More Breathing Exercises:

  1. Think of blowing "through" the instrument. Make the target of your blowing something out in front of you, like the music on the stand. Practice without the instrument by blowing out onto the back of your hand, onto hanging pieces of paper, etc. This mental shift prevents the "wall" from getting set up.

  2. Take a full breath for one count, hold the air in for four counts, blow out over two counts, and repeat several times. When holding the air in, do not close the throat! Instead use the muscles of the ribcage and diaphragm to hold the lungs in their expanded position. You should be able to talk easily at any time, without having to unlock the tongue or throat first.

  3. Take a full breath and hold it as in the above, and look out the window. When a car drives by, "play" a note as if on trombone, that is, blow out the air with a "tu" or "du" articulation. Repeat using other random events.

  4. Hold the three middle fingers of your right hand on the back of your left, lightly push against it and allow the right hand to spring away. The left hand also moves slightly as it accepts the energy of the right. This is a good model for starting a note. Now take a breath and blow with the "tu" articulation. Synchronize the actions of your tongue with those of your model.

  5. Now, pick up the instrument. Can you inhale and at the point of being comfortably full, start to play without a pause? Think of a wave; you are always inhaling or exhaling, and there is no point where you are holding static air.

  6. Play a random series of notes, alternating between breath attacks (Ho) and normal attacks.

  7. Practice buzzing with a piece of paper dangling in front of the mouthpiece. Try to blow steady air onto it. Notice how the flow drops away in the low range.

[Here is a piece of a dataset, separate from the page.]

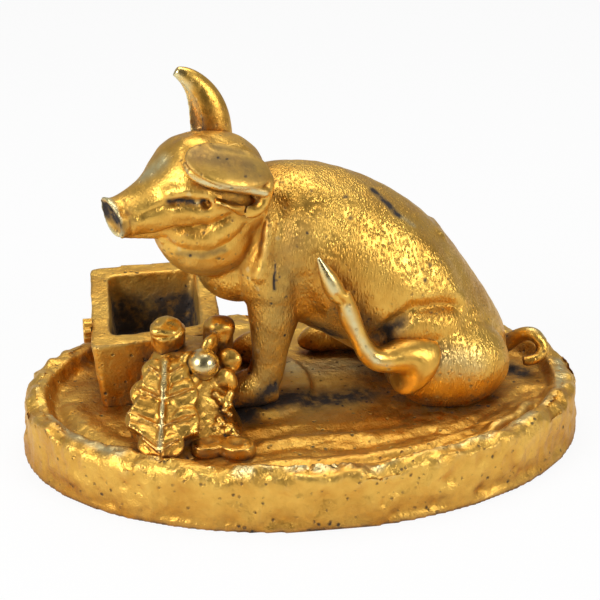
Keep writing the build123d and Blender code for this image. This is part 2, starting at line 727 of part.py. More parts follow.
with BuildPart() as base_casting:
    add(ground_form.part)
    with BuildSketch():
        Ellipse(BASE_LENGTH / 2 - BASE_WALL, BASE_WIDTH / 2 - BASE_WALL)
    extrude(amount=ROOF_UNDERSIDE, mode=Mode.SUBTRACT)
    with BuildSketch(Plane.XY.offset(ROOF_UNDERSIDE)):
        with Locations(WELL_CENTRE):
            Circle(WELL_RADIUS)
    extrude(amount=RIM_HEIGHT, mode=Mode.SUBTRACT)
    with upright([trap_lug(0, 1), trap_lug(TRAP_OPEN, -1)], ROOF_UNDERSIDE - LUG_HEIGHT):
        Cylinder(LUG_RADIUS, LUG_HEIGHT + 1, align=UPWARD)
    with upright(SEAT_SCREWS + TROUGH_SCREWS, ROOF_UNDERSIDE):
        Cone(SCREW_HEAD_RADIUS, SCREW_RADIUS, SCREW_HEAD_DEPTH, align=UPWARD, mode=Mode.SUBTRACT)
        Cylinder(SCREW_RADIUS, RIM_HEIGHT, align=UPWARD, mode=Mode.SUBTRACT)
    with upright([PIVOT], ROOF_UNDERSIDE):
        Cylinder(PIVOT_RADIUS, PIVOT_THREAD, align=UPWARD, mode=Mode.SUBTRACT)
base_casting.part.label = "base_casting"


def countersunk_screws(places, length):
    """Slotted countersunk screws whose heads lie flush with the underside of the roof."""
    with upright(places, ROOF_UNDERSIDE):
        Cylinder(SCREW_RADIUS, length, align=UPWARD)
        Cone(SCREW_HEAD_RADIUS, SCREW_RADIUS, SCREW_HEAD_DEPTH, align=UPWARD)
        Box(2 * SCREW_HEAD_RADIUS, 0.8, 0.8, align=UPWARD, mode=Mode.SUBTRACT)


with BuildPart() as seat_screws:
    countersunk_screws(SEAT_SCREWS, SEAT_SCREW_LENGTH)
seat_screws.part.label = "seat_screws"

with BuildPart() as trough_screws:
    countersunk_screws(TROUGH_SCREWS, TROUGH_SCREW_LENGTH)
trough_screws.part.label = "trough_screws"

# --- Coin trap under the base ---------------------------------------------------------
TRAP_TOP = ROOF_UNDERSIDE - FIT
TRAP_UNDERSIDE = TRAP_TOP - TRAP_THICKNESS
TAB_RADIUS = 2.4
TAB_HEIGHT = 1.6
TAB_REACH = 9.5
WASHER_RADIUS = 4.2
WASHER_THICKNESS = 0.45
PIVOT_HEAD_RADIUS = 4.8
PIVOT_HEAD_HEIGHT = 1.9

with BuildPart() as coin_trap:
    with BuildSketch(Plane.XY.offset(TRAP_UNDERSIDE)):
        with Locations(WELL_CENTRE):
            Circle(TRAP_RADIUS)
        with Locations(PIVOT):
            Circle(TRAP_NECK_RADIUS)
        make_hull()
        with Locations(PIVOT):
            Circle(PIVOT_RADIUS + FIT, mode=Mode.SUBTRACT)
    extrude(amount=TRAP_THICKNESS)
    with Locations((WELL_CENTRE[0] + TAB_REACH, WELL_CENTRE[1], TRAP_UNDERSIDE - TAB_HEIGHT)):
        Cylinder(TAB_RADIUS, TAB_HEIGHT, align=UPWARD)
    fillet(coin_trap.faces().sort_by(Axis.Z)[0].edges(), 0.6)
coin_trap.part.label = "coin_trap"

washer_top = TRAP_UNDERSIDE - FIT
head_top = washer_top - WASHER_THICKNESS
with BuildPart() as trap_washer:
    with BuildSketch(Plane.XY.offset(head_top)):
        with Locations(PIVOT):
            Circle(WASHER_RADIUS)
            Circle(PIVOT_RADIUS, mode=Mode.SUBTRACT)
    extrude(amount=WASHER_THICKNESS)
trap_washer.part.label = "trap_washer"

with BuildPart() as trap_screw:
    with upright([PIVOT], head_top - PIVOT_HEAD_HEIGHT):
        Cylinder(PIVOT_HEAD_RADIUS, PIVOT_HEAD_HEIGHT, align=UPWARD)
    fillet(trap_screw.faces().sort_by(Axis.Z)[0].edges(), 0.8)
    with upright([PIVOT], head_top - PIVOT_HEAD_HEIGHT):
        Box(2 * PIVOT_HEAD_RADIUS, 1.2, 1.0, align=UPWARD, mode=Mode.SUBTRACT)
    with upright([PIVOT], head_top):
        Cylinder(PIVOT_RADIUS, ROOF_UNDERSIDE + PIVOT_THREAD - head_top, align=UPWARD)
trap_screw.part.label = "trap_screw"

# --- Write one file for each piece ----------------------------------------------------
PIECES = [
    base_casting,
    body_half_near,
    body_half_far,
    head_casting,
    ear_upright,
    ear_folded,
    hind_leg_raised,
    tail_curl,
    trough_casting,
    trough_knob,
    leaf_sheaf,
    cut_stalks,
    fruit_ball,
    seed_pods,
    body_screw,
    shell_dowels,
    seat_screws,
    trough_screws,
    coin_trap,
    trap_washer,
    trap_screw,
]
for piece in PIECES:
    export_step(piece.part, f"parts/{piece.part.label}.step")
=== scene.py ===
import math

import bpy
import numpy as np
from mathutils import Matrix, Vector


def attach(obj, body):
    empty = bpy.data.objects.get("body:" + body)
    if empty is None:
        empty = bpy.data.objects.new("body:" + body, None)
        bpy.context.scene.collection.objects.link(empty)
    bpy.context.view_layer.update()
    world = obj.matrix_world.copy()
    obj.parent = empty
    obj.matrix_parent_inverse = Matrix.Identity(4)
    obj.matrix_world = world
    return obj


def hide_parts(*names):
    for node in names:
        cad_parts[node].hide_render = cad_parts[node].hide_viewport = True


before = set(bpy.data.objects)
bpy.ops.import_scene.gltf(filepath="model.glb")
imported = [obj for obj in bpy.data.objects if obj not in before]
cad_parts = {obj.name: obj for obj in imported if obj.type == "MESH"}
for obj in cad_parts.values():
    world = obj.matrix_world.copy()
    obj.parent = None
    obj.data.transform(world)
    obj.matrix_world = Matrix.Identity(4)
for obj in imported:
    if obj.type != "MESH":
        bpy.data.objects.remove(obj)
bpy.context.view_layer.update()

# --- Studio ---------------------------------------------------------------------------
# A white table under a white tent, with a soft window at each side and one overhead. The
# camera looks down on the pig's near side through a long lens.
MM = 0.001
scene = bpy.context.scene
scene.view_settings.view_transform = "Standard"

bpy.ops.object.select_all(action="DESELECT")
AIM = Vector((0.0, 0.0046, 0.0316))
EYE = Vector((-0.0550, -0.3678, 0.2063))
bpy.ops.object.camera_add(location=EYE, rotation=(EYE - AIM).to_track_quat("Z", "Y").to_euler())
camera = bpy.context.object
camera.name = "studio_camera"
camera.data.sensor_width = 36.0
camera.data.lens = 108.0
camera.data.clip_start = 0.01
scene.camera = camera

WINDOWS = {
    "window_left": ((-0.50, -0.30, 0.34), 0.30, 2.7),
    "window_right": ((0.42, -0.42, 0.30), 0.22, 1.45),
    "window_top": ((0.05, 0.12, 0.60), 0.40, 1.7),
}
for name, (place, width, watts) in WINDOWS.items():
    facing = (Vector(place) - AIM).to_track_quat("Z", "Y").to_euler()
    bpy.ops.object.light_add(type="AREA", location=place, rotation=facing)
    window = bpy.context.object
    window.name = name
    window.data.size = width
    window.data.energy = watts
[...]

  8. Place the index finger vertically against the lips, and suck air past it. Try to get a low, open sound.

  9. Pick up a straw, and take several breaths through it. Concentrate on sucking against the resistance of the straw. Add a straw and take a few more breaths. Keep adding straws until you get up to six or seven (close to an open throat). Finally, go back to the original straw. Does it feel any easier than the first time?

  10. Try to blow out a candle at 10 paces.

Some Common Traps

  1. Overbreathing

  2. Brass players should avoid going over the point of feeling comfortably full. Trying to cram air into the lungs causes all sorts of tension problems that can manifest themselves as neck, shoulder, or arm repetitive-use injuries.

  3. Expanding to breathe

  4. It is possible to engage all the respiratory muscles with the throat partially or fully closed so that no air enters, and in fact this does happen to brass players in stressful performance situations. It is related to the "fight or flight" response. Unfortunately, we don't have sensory nerves in the lungs to tell us if air has actually entered. We are oriented towards the outside, and it is best to rely on external signs that we are taking a breath. For example, we can focus on the feel of the air as it passes our lips or the cold sensation of it on the back of our throat. We don't need to tell it where to go; as long as it is going in, the body will put it in the right place. Think of it this way: "breathe to expand, don't expand to breathe."

  5. Excess Friction. If you breathe with a tight oral cavity you reduce the flow and work too hard. Friction at the point of entry (the mouth) can translate into too much tension elsewhere in the body. On the other hand, an open inhalation seems to relax everything, including the following exhalation. You can feel the difference by pronouncing the vowel "ee" and taking a breath, then pronounce "ah" or "oh" and notice how much freer it feels. Think "open" when you breathe.